Toolshed: Rays' Lowe powering up

First baseman crushing baseballs, expectations to climb ranks

Nate Lowe went from hitting seven home runs in 2017 to smashing 27 across three levels last season. (Chris Baird/MiLB.com)

By Sam Dykstra / MiLB.com | March 15, 2019 10:00 AM

PORT CHARLOTTE, Florida -- Back on Feb. 27, Nate Lowe did what nobody expects hitters to do on an 0-2 pitch. The left-handed Rays slugger took an offering from Red Sox right-hander Erasmo Ramirez way out to right-center field at Charlotte Sports Park. It bounced off the roof of an administration building beyond the fence and traveled several more feet. Rays public relations staff tracked down the ball and said it came to a full and complete stop 567 feet away from home plate. According to Marc Topkin of the Tampa Bay Times, Trackman data indicated it careened off the bat with a 108-mph exit velocity and sailed 448 feet through the air before first touching down.

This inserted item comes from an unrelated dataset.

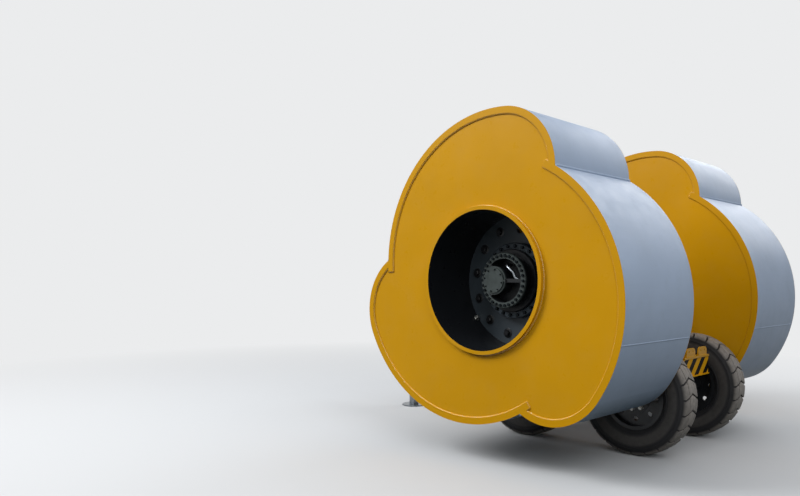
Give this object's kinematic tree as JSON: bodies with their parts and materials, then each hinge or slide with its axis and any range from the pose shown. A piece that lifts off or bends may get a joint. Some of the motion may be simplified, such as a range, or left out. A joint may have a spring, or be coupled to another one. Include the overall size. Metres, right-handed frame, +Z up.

If all anyone knew about Lowe was his 2018 resume, that Ruthian blast from the first baseman may not have come as a shock. But in the context of his whole career, it illustrates how far Lowe's power has come -- and how it's made him the No. 8 prospect in a loaded system and the No. 3 first-base prospect in all of baseball while sitting one step away from the Majors.

"For me, it was all a pretty good sign of there being no limitations on who I could be as a player," Lowe said of his 2018 breakout. "Regardless of whether you're an average Draft pick like me who might have been an afterthought, a big-time prospect or a non-Drafted free agent that makes himself a good player, the ceiling is non-existent, so long as you play well. You can make your own future for a while."

The 23-year-old is coming off a second full season in which he was one of the Minors' most productive hitters while climbing from Class A Advanced Charlotte to Double-A Montgomery to Triple-A Durham. His .985 OPS was fifth-best among full-season Minor Leaguers. His .568 slugging percentage ranked 10th. He hit 27 home runs, five more than anyone else in the Tampa Bay farm system. His .330 average was 10 points higher than his closest full-season competition in the Rays organization (Vidal Brujan), and his 102 RBIs nearly lapped the system's field, beating out second-place Moises Gomez by 20.

If not for wunderkind Wander Franco, there wouldn't have been a more complete offensive performance in the organization in 2018. It came from the 390th overall pick in the 2016 Draft, who entered the season outside the ranks of the top 30 prospects in the Tampa Bay pipeline. Around the beginning of August -- after he'd been a two-time Florida State League Player of the Month and had participated in the Futures Game in the midst of a Double-A stint -- Lowe finally sensed he was hitting another level.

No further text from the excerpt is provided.